Anxious to dispense with the flap, which has dogged the president on his Africa trip and stole attention from his message about AIDS, trade and terrorism, the White House took unusual steps Friday to let Bush and his national security adviser, Condoleezza Rice, speak out on the issue. Both put responsibility for the error squarely on the CIA.

Rice spent nearly an hour going over allegations with reporters on Air Force One. And Bush responded to a reporter's shouted question at a picture-taking session even after his Ugandan host said no questions would be allowed.

"I gave a speech to the nation that was cleared by the intelligence services," Bush said. "And it was a speech that detailed to the American people the dangers posed by the Saddam Hussein regime. And my government took the appropriate response to those dangers. And as a result, the world is going to be more secure and more peaceful."

Rice was more direct, saying, "The CIA cleared the speech in its entirety."

If the CIA director had concerns about the information, "these doubts were not communicated to the president," Rice said.

Rice said Tenet "absolutely" had the president's confidence.

Still, she expressed dismay that information on alleged attempts by Saddam Hussein to buy uranium "yellowcake" from Niger — intelligence that turned out to be based on forged documents — had found its way into a major presidential speech after being vetted by the CIA. Yellowcake is a lightly processed form of uranium which requires further enrichment before it can be used in nuclear weapons."

"If the director of central intelligence had said, `Take this out of the speech,' it would have been gone — without question," Rice said.

Rice talked with Tenet by phone shortly before meeting with reporters to tell him what she planned to say, according to several administration officials who spoke on the condition of anonymity. These officials said Tenet was sent a final version of the speech before it was delivered.

Tenet's tenure had seemed shaky at the outset of the Bush administration, but by all accounts he ingratiated himself to the president through loyalty, hard work, and by personally giving the president daily intelligence briefings.

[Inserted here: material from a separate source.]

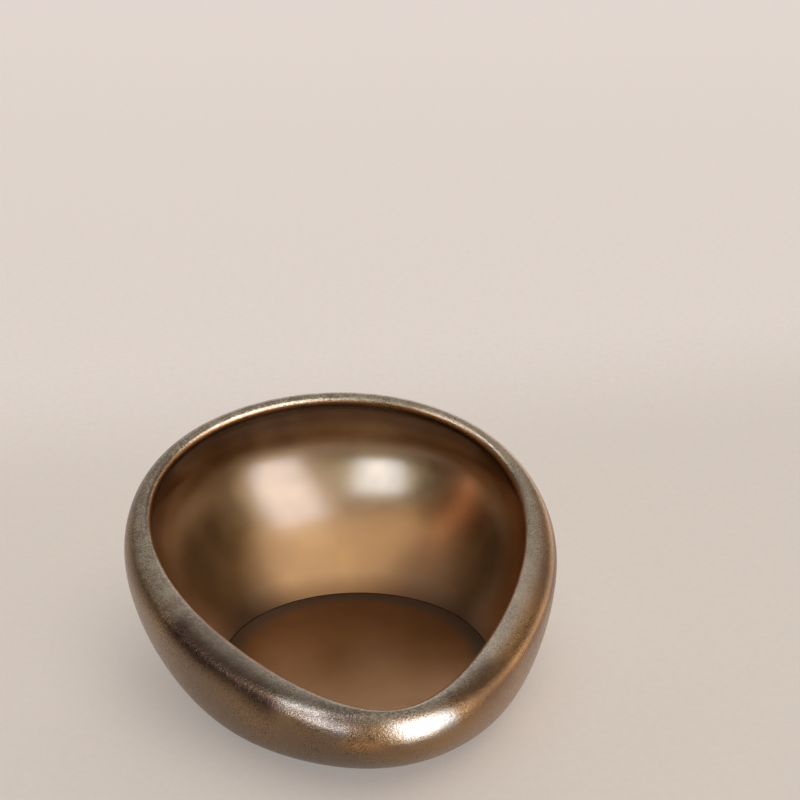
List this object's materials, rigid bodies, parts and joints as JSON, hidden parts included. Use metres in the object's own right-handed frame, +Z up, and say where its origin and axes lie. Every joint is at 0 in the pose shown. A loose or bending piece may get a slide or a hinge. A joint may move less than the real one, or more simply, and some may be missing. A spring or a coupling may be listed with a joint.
{
  "type": "spouted bowl",
  "caption": "Low round-bellied bronze bowl with a thick lip that turns inward, dips to a pinched pouring spout and rises to the back; smooth lined inside with a flat floor.",
  "frame": {"origin": "middle of the felt pad's lower face, which the bowl rests on", "axes": "+Z up, spout towards -Y, mirror plane X = 0"},
  "size_m": [0.1214, 0.1279, 0.0577],
  "materials": {
    "shell_bronze": "fine-grained satin patina with a grey-green cast along the lip",
    "liner_bronze": "smooth satin golden bronze",
    "floor_bronze": "smooth dark satin with a darker rim",
    "foot_bronze": "turned satin",
    "pad_felt": "dense wool felt"
  },
  "bodies": {
    "root": {"outer_shell": "shell_bronze", "inner_liner": "liner_bronze", "floor_disc": "floor_bronze", "foot_ring": "foot_bronze", "felt_pad": "pad_felt"}
  },
  "joints": []
}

Bush, in his State of the Union address, had cited a British intelligence report as the basis for the information. British Prime Minister Tony Blair, who plans to meet with Bush at the White House on Thursday, also has faced intense questioning for his claims that Saddam possessed weapons of mass destruction.

American intelligence officials told British officials their doubts about the purported Africa-Iraq uranium connection cited by Bush in his speech, some U.S. officials said. But Rice said the CIA itself, as part of its regular classified National Intelligence Estimate to Bush, asserted that Iraq was "seeking yellowcake in Africa."

When the text of the speech was sent to the CIA for vetting, Rice said the agency raised only one objection to the sentence involving the Africa-Iraq-uranium allegation. "Some specifics about amount and place were taken out," Rice said, adding that "with the changes in that sentence, the speech was cleared."

On Capitol Hill, Roberts, chairman of the Senate Intelligence Committee, chastised the CIA, saying he was disturbed by what appeared to be "extremely sloppy handling of the issue" by the agency.

He said unidentified intelligence sources are claiming they told the White House that the information was unfounded, yet he said he's been told that the CIA was still asserting about 10 days before Bush's speech that Iraq was seeking to acquire uranium from Africa.

"I have seen no documentation that indicates that the CIA had reversed itself after Jan. 17 and prior to the State of the Union," he said. "If the CIA had changed its position, it was incumbent on the director of intelligence to correct the record and bring it to the immediate attention of the president."

As the controversy continued this week, Democratic candidates for president have maintained a steady drumbeat questioning Bush's veracity.

On Friday, Sen. John Kerry, D-Mass., said the controversy only strengthens the case for a full, honest accounting of any intelligence failures.

"The continued finger-pointing, charge-countercharge, and bureaucratic warfare within the administration do nothing to make this country safer and will simply further erode the confidence of the American public and our allies around the world," he said.